[REQUIREMENTS]: Print exactly those lines that run from the beginning of the data to the line bearing "return np.stack([radius *", inclusive.

[RECORDED INFORMATION]:
● ● ●

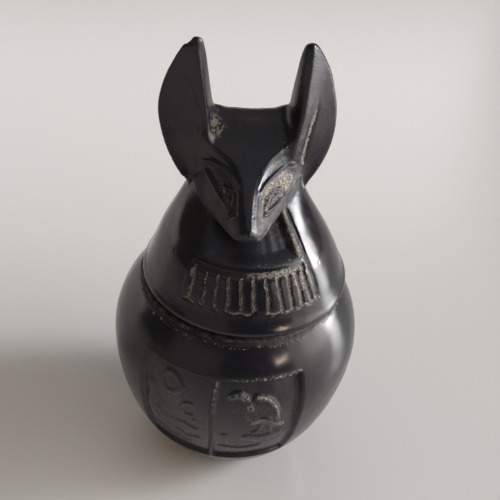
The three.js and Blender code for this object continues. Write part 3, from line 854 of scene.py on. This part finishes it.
def open_ring(p, quads):
    """The net's open edge in order round the lid, and the angle of its first vertex."""
    pairs = np.sort(np.concatenate([quads[:, [a, (a + 1) % 4]] for a in range(4)]), axis=1)
    single, times = np.unique(pairs, axis=0, return_counts=True)
    edge = np.unique(single[times == 1])
    turn = np.arctan2(p[edge, 0], -p[edge, 1])
    return edge[np.argsort(turn)], turn.min()


def circle(radius, turn, z):
    """One row of points round the Z axis."""
    return np.stack([radius * np.sin(turn), -radius * np.cos(turn), np.full(len(turn), z)], 1)


def build_lid():
    p, quads = surface_net(lid_shape, steps(*NET_X), steps(*NET_Y), steps(*NET_Z))
    ring, first_turn = open_ring(p, quads)
    count = len(ring)
    turn = np.linspace(-math.pi, math.pi, count, endpoint=False) + first_turn + math.pi
    p[ring] = circle(HALF_WIDTH(JOIN_Z), turn, JOIN_Z)
    fixed = np.zeros(len(p), bool)
    fixed[ring] = True
    for _ in range(SMOOTHING_ROUNDS):
        p = spread(p, quads, fixed)
        p = np.where(fixed[:, None], p, snap(lid_shape, p, 0.2))
    g = gradient(lid_shape, p)
    n = g / np.maximum(norm(g, axis=1, keepdims=True), 1e-6)
    skin = lid_detail(p, n)
    lift = np.where(fixed, 0, skin.lift) * above(p[:, 2], JOIN_Z, 1.0)
    low = np.concatenate([circle(radius, turn, z) for radius, z in LID_PROFILE])
    matt = below(low[:, 2], 49.4, 0.6)
    low = low + 0.07 * (matt * rough_noise(low, 0.9, 61))[:, None] * [0.6, 0.6, 0.4]
    centre = len(p) + len(low)
    rows = np.vstack([ring, len(p) + np.arange(len(low)).reshape(-1, count)])
    after = np.roll(rows, -1, 1)
    walls = np.stack([rows[:-1], rows[1:], after[1:], after[:-1]], 2).reshape(-1, 4)
    fan = np.stack([rows[-1], np.full(count, centre), after[-1]], 1)
    p = np.concatenate([p + n * lift[:, None], low, [[0, 0, PLUG_END_Z]]]) + [LID_X, 0, 0]
    dust_and_sheen = np.concatenate([skin.dust_and_sheen, 0.35 * matt * smooth(0.5 + rough_noise(low, 1.2, 63)), [0.2]])
    rough = np.concatenate([skin.rough, matt, [1.0]])
    return p, np.concatenate([quads, walls]), fan, {"dust_and_sheen": dust_and_sheen, "rough": rough}


# ---- jar ----

# one degree round the belly in millimetres
DEGREE = 0.46
# the stone above this line is hidden under the lid and left rough
UNPOLISHED_Z = 47.2
RIGHT_CELL_DEPTH = 0.5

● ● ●

[EXERCISE ANSWER]:
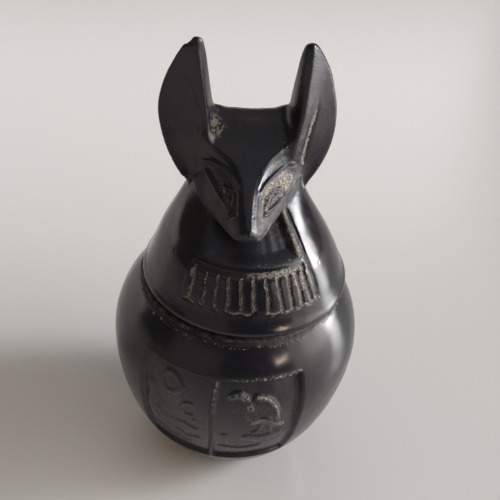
The three.js and Blender code for this object continues. Write part 3, from line 854 of scene.py on. This part finishes it.
def open_ring(p, quads):
    """The net's open edge in order round the lid, and the angle of its first vertex."""
    pairs = np.sort(np.concatenate([quads[:, [a, (a + 1) % 4]] for a in range(4)]), axis=1)
    single, times = np.unique(pairs, axis=0, return_counts=True)
    edge = np.unique(single[times == 1])
    turn = np.arctan2(p[edge, 0], -p[edge, 1])
    return edge[np.argsort(turn)], turn.min()


def circle(radius, turn, z):
    """One row of points round the Z axis."""
    return np.stack([radius * np.sin(turn), -radius * np.cos(turn), np.full(len(turn), z)], 1)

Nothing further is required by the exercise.